Gilman obviously knew this, but every so often he was led by his tendency to theoretical generalization into dead ends, from which he had to return to his main road. For example, he says that the 'seduction of Pármeno [...] makes no real difference to that of Melibea' (89), whereas it is obvious that the uncorrupted Pármeno is an obstacle to Celestina's plans (a commonplace of criticism that justifies Chapter 3's extensive analysis of his seduction). Fortunately, in between such generalizations Gilman carries on with his detailed and illuminating criticism of the work, pointing out on pages 90–91, for instance, that with few exceptions each act has one speaker who appears in all the scenes – Pármeno in Acts 2 and 8, Sempronio in Acts 9 and 12, Elicia in Acts 15 and 17, Celestina in Acts 3, 4, 5, and 7, Melibea in Act 10, and so on –, and that 'this key individual tends to be given an initial or closing soliloquy for further reinforcement of his position' (90). This is an exaggeration, as Gilman realizes (he lists eight acts in which it happens), but he has made an interesting and revealing point, and his suggestion that 'our task may be made more easy by examining the beginnings and endings of acts along with the part played in each by the central individual' (90) is fruitful.6

Chapter 4, 'The Art of Structure', is, then, mistitled. It has a great deal to say about characters, and it analyses some scenes – in both of these areas it makes major contributions – but it has little to say about the structure of Celestina in the usual sense of that word: the selection, arrangement, and relationship of the material. What Gilman means by 'structure' is the function of dialogues in the scenes and acts ('the spoken structures with which we have been concerned', 114). His decision to study the scenes and acts as separate units rules out an overall examination of the book's structure, but even within these units his concern is, except in one passage, not with structure in the usual sense.7 Indeed, [End Page 126] he rejects that approach because it would 'betray our initial concept of the act as a unit of dialogic consciousness' (100). I do not mean to belittle the value of what he does in this chapter; my criticism is simply that he has put the wrong label on the package.

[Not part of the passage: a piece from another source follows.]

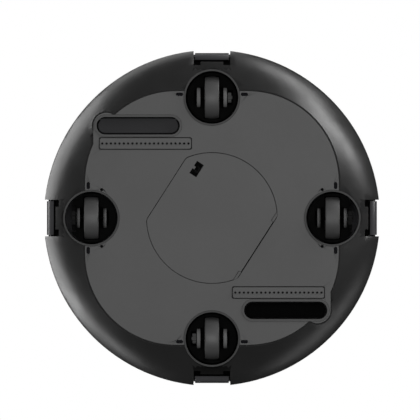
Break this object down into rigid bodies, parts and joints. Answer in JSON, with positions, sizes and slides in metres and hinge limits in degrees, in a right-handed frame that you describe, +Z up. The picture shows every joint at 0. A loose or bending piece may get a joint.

What Gilman says in Chapter 4 about characters and scenes is generally perceptive and persuasive. There are lapses, as when he says that 'Celestina's is [...] a comic death' (104; I have never found any other reader who sees it in that way), or when he says things like 'the free structure of the dialogically vital situation' (116), but these are far outweighed by the originality and sureness of touch of most of what he says. As in the previous chapter, he frequently takes an interpolation as his starting point, and uses it to excellent effect, but there are other insights unconnected with the interpolations; for instance:

As the inhabitants of La Celestina walk to and from their houses, there is little indication in the text that they meet with a living soul, a recognizable place, or anything at all. The same thing is true to a great extent of the interiors of the houses with only the barest indication of furniture and rooms. [...] The necessary result of this is that whatever things are mentioned have a charge of significance [...] which is frequently lost in the realistic novel [...]

(107)

It is not until Chapter 5, 'The Art of Theme – Creation', that Gilman leaves the firm ground of the interpolations:

I cannot and ought not to disguise the process of intuitive revelation which is ultimately responsible for my understanding of what La Celestina is about – that is to say, of its theme. Without this prior intuition, an intuition emerging from love and the possession of many readings, I could never possibly have deduced a theme from analysis of interpolations or from other evidence of Rojas' artistic practice.

(119–20)8

There is nothing wrong with intuition. On the contrary, in literary criticism as in the experimental sciences the major advances most commonly begin with intuition, but this must be rigorously tested against the observable data, whether by the careful rereading of the text or by a series of experiments. The trouble with this chapter and the next one, the reason why the second half of Gilman's book is so much less valuable than the first half, is that such testing against the data is seldom done (though there is a reference to an interpolation on pages 145–46). In place of the precise analysis that makes the earlier chapters so good there is a flowering of abstractions, and judgements that have no basis in textual analysis, judgements such as that Calisto's death is 'naked chance stripped of all moral purpose' (128). For that reason, my view of those chapters has not changed much since I first read them (though the weight I give them in my overall assessment of the book has changed greatly), and I shall therefore not have much to say about them here.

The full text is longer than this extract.